第七章 肝臓がんの治療 七の19 肝臓がんが小さくなっている
肝臓がんが小さくなっている
一週間が経ってT大学病院に行って診察を受けると、担当医は「大体結果がでるまで3~6ヶ月かかりますよ。2ヶ月ではまだ効果はわかりません」(そうだろう。やっぱり記憶に間違いはなかったじゃないか)。 「たしかに現在のがんの大きさは5月に撮影した時と同じ大きさなのですが、陽子線治療の直前の8月に撮影したCTでは5月の時点よりも大きくなっていたのですから、治療前よりもはっきりと小さくなっていますよ。ということで、明らかに治療の効果が出始めているということだと思います」と説明してくれた。一喜一憂。羽が生えて飛んでいきそうな気分だった。シナサワグルミのように落下しはしないのだ。

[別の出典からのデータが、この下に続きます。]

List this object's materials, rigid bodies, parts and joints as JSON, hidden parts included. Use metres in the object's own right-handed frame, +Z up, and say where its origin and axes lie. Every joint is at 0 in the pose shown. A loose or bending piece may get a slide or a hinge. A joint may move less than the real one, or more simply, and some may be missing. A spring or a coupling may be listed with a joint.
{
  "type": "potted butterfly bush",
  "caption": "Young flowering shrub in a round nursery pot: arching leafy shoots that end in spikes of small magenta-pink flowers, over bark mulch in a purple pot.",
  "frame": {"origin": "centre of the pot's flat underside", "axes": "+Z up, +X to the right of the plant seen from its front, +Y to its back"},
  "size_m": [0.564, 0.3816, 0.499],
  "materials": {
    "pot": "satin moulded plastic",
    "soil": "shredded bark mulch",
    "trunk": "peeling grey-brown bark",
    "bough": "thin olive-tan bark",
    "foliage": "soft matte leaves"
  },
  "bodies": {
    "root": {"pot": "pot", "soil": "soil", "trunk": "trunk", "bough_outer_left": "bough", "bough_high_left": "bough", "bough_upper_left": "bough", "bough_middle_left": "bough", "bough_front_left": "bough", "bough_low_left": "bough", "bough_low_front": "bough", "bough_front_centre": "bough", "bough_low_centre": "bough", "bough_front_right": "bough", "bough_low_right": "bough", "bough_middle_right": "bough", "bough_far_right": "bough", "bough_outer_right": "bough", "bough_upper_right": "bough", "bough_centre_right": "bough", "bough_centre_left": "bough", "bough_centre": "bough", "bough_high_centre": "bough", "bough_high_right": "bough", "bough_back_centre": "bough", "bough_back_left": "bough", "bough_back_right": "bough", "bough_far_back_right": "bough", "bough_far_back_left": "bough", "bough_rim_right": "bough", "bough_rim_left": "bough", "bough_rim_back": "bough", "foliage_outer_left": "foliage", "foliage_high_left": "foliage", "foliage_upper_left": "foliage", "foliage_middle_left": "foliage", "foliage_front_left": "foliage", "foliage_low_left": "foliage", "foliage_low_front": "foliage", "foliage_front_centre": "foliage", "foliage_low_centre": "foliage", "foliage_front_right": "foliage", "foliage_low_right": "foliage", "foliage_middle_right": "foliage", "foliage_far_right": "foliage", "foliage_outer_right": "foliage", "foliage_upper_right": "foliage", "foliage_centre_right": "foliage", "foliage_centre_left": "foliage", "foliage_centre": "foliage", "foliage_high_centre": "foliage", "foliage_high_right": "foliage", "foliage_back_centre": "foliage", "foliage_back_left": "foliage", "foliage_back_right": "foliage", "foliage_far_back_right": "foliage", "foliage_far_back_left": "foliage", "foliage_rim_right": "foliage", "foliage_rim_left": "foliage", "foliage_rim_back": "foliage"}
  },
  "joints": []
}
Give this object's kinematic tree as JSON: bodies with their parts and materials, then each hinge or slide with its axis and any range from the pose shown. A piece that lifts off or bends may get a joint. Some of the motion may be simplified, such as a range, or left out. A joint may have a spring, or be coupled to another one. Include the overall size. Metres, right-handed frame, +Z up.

Y大学の先生は「陽子線治療が失敗したので別の治療が必要だと言っていますが」と言うと、「そう言えば、そのような内容の手紙が同封されていましたね」と答え、自分の方からその先生に向けて陽子線治療が効いていないわけではないことを手紙に書いて送ると言われ、この件は一件落着となった。
大事な経過観察に対する問診は、「陽子線を当てたところは、なんともありませんでしたか」と聞かれたので、「2~3週間はあたったところがもぞもぞしていましたが、今はまったく問題なしです」と答えた。それだけだった。経過が順調だと、医者との会話も少なくてすむ。